***** DATA SEGMENT *****

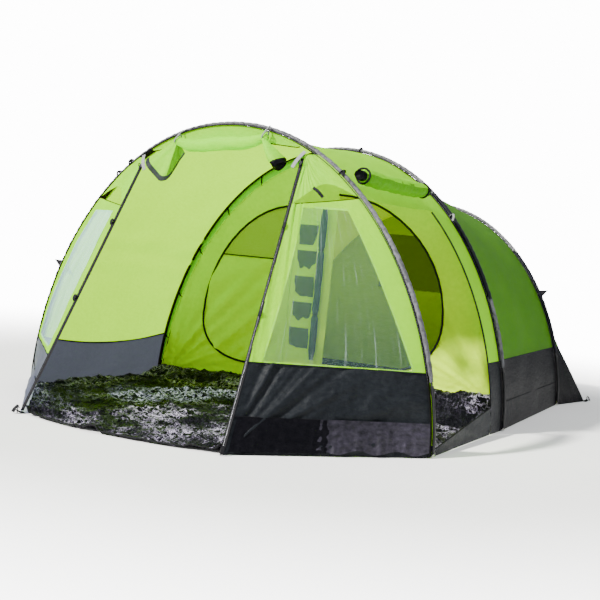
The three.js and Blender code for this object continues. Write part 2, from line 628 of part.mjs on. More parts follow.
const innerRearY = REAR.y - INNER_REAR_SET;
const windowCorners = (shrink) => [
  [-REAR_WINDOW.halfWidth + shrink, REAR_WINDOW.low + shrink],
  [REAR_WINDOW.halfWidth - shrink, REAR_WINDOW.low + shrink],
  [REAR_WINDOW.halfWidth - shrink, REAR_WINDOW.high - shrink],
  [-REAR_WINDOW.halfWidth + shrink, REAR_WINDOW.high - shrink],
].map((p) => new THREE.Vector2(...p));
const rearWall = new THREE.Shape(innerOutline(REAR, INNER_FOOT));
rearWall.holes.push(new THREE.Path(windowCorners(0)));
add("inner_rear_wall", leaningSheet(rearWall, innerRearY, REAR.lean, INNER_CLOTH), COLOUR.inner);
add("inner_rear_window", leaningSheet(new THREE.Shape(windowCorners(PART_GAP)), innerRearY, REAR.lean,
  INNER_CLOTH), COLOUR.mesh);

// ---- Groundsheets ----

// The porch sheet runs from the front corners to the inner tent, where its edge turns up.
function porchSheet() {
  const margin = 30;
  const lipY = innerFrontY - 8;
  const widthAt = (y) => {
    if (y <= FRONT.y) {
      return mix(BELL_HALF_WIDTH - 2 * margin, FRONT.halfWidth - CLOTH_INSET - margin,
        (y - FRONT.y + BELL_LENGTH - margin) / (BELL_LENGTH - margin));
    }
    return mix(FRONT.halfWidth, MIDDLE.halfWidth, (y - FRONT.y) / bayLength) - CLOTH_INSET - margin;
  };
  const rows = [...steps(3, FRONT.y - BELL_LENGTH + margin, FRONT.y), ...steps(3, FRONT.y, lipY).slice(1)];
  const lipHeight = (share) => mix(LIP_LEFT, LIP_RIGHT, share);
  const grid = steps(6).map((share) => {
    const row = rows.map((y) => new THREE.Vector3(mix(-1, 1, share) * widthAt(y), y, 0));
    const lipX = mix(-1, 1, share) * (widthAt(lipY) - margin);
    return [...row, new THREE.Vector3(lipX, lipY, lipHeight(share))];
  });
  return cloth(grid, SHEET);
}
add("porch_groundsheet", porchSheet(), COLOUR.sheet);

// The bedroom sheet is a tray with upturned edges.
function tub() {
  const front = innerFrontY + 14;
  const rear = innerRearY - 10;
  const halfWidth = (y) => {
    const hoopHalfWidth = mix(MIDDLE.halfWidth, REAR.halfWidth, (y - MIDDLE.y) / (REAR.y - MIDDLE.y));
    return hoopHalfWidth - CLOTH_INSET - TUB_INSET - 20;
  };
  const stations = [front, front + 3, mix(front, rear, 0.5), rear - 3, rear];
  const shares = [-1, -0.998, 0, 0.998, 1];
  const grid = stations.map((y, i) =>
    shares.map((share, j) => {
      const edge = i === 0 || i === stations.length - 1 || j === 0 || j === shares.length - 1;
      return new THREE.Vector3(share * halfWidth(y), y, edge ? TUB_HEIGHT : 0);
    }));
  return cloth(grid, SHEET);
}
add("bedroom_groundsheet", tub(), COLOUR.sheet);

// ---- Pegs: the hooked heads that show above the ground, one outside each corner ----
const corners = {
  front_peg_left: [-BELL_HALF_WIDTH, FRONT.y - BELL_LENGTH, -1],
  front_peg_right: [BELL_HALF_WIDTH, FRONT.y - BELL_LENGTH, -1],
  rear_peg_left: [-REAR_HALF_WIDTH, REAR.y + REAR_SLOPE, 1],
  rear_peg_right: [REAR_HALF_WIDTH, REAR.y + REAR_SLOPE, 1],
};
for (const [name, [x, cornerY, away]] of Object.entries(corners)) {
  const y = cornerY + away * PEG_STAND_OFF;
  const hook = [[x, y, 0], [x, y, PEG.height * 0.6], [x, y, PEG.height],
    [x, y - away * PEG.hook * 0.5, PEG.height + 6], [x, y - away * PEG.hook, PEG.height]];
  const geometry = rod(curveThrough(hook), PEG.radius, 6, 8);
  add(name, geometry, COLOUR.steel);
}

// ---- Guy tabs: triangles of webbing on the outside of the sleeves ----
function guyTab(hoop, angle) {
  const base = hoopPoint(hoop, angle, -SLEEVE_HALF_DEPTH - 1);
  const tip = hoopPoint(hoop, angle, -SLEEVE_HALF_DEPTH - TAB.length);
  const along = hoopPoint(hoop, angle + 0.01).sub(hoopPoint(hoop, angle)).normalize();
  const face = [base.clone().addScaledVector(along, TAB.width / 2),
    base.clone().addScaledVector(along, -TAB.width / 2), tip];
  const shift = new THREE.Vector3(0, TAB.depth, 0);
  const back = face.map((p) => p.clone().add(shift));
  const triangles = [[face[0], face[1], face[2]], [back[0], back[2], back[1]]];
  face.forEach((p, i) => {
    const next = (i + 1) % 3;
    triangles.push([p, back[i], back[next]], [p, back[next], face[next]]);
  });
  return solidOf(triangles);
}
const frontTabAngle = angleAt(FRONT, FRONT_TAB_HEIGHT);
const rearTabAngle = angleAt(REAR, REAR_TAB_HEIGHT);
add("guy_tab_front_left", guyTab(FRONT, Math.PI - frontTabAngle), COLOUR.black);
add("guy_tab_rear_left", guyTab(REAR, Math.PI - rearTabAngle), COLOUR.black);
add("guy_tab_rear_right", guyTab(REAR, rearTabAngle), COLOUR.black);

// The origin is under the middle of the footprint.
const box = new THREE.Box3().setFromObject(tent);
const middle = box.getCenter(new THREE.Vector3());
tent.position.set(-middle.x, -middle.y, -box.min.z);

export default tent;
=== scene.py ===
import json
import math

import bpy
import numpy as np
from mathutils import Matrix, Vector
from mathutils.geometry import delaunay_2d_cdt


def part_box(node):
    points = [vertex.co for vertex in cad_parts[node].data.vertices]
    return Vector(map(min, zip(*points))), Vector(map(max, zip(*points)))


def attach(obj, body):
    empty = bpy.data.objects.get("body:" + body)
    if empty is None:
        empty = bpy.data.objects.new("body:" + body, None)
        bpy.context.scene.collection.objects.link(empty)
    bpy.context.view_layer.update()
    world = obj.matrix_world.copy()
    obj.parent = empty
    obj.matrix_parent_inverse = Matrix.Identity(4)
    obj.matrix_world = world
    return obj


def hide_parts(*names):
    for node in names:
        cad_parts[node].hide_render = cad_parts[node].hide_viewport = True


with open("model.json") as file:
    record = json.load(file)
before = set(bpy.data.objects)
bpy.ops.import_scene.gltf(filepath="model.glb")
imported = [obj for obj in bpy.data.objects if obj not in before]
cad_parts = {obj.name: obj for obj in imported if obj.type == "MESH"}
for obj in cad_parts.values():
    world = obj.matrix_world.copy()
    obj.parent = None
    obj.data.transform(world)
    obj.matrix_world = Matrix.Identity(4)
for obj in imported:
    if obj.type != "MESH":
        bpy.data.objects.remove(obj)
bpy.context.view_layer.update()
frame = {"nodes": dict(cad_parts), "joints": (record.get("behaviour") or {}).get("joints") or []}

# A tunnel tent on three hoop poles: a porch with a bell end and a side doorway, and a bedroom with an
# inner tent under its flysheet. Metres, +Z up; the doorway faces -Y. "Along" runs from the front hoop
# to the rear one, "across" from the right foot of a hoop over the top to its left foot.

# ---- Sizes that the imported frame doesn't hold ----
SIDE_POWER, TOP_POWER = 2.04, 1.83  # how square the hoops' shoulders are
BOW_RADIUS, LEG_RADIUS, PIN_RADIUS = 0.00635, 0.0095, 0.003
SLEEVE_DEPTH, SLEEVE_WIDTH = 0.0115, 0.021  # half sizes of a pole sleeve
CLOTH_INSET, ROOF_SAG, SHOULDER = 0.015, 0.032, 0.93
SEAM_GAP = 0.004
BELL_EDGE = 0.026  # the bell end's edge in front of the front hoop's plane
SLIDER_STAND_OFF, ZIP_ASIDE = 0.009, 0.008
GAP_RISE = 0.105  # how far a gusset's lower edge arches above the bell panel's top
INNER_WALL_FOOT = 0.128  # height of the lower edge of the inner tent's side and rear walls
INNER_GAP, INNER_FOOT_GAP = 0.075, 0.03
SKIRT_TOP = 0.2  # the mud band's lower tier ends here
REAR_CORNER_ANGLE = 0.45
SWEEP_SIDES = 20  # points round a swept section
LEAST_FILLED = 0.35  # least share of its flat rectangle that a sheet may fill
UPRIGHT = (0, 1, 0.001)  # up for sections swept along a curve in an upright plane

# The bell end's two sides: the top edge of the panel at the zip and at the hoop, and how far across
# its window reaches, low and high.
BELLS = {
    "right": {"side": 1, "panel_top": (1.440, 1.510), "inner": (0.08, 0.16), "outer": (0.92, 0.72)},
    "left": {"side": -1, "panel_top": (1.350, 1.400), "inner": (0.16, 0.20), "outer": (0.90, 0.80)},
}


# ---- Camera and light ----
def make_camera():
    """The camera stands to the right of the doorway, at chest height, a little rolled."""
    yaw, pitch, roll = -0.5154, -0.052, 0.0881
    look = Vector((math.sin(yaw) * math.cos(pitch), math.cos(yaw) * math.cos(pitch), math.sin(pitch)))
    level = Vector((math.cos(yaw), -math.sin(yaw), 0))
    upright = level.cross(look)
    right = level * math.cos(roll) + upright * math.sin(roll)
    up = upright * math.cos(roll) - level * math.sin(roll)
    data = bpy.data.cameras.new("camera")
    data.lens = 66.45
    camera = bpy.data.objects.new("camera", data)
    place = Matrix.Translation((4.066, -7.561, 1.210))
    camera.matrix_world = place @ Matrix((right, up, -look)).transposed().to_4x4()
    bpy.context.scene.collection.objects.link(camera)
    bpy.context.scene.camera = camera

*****

- [WHAT THE TASK REQUIRES]: Repeat word for word the stretch of lines from the one with "obj.matrix_world = Matrix.Identity(4)" down to the one with "# to the rear", both included.

- [WRITTEN REPLY]:
    obj.matrix_world = Matrix.Identity(4)
for obj in imported:
    if obj.type != "MESH":
        bpy.data.objects.remove(obj)
bpy.context.view_layer.update()
frame = {"nodes": dict(cad_parts), "joints": (record.get("behaviour") or {}).get("joints") or []}

# A tunnel tent on three hoop poles: a porch with a bell end and a side doorway, and a bedroom with an
# inner tent under its flysheet. Metres, +Z up; the doorway faces -Y. "Along" runs from the front hoop
# to the rear one, "across" from the right foot of a hoop over the top to its left foot.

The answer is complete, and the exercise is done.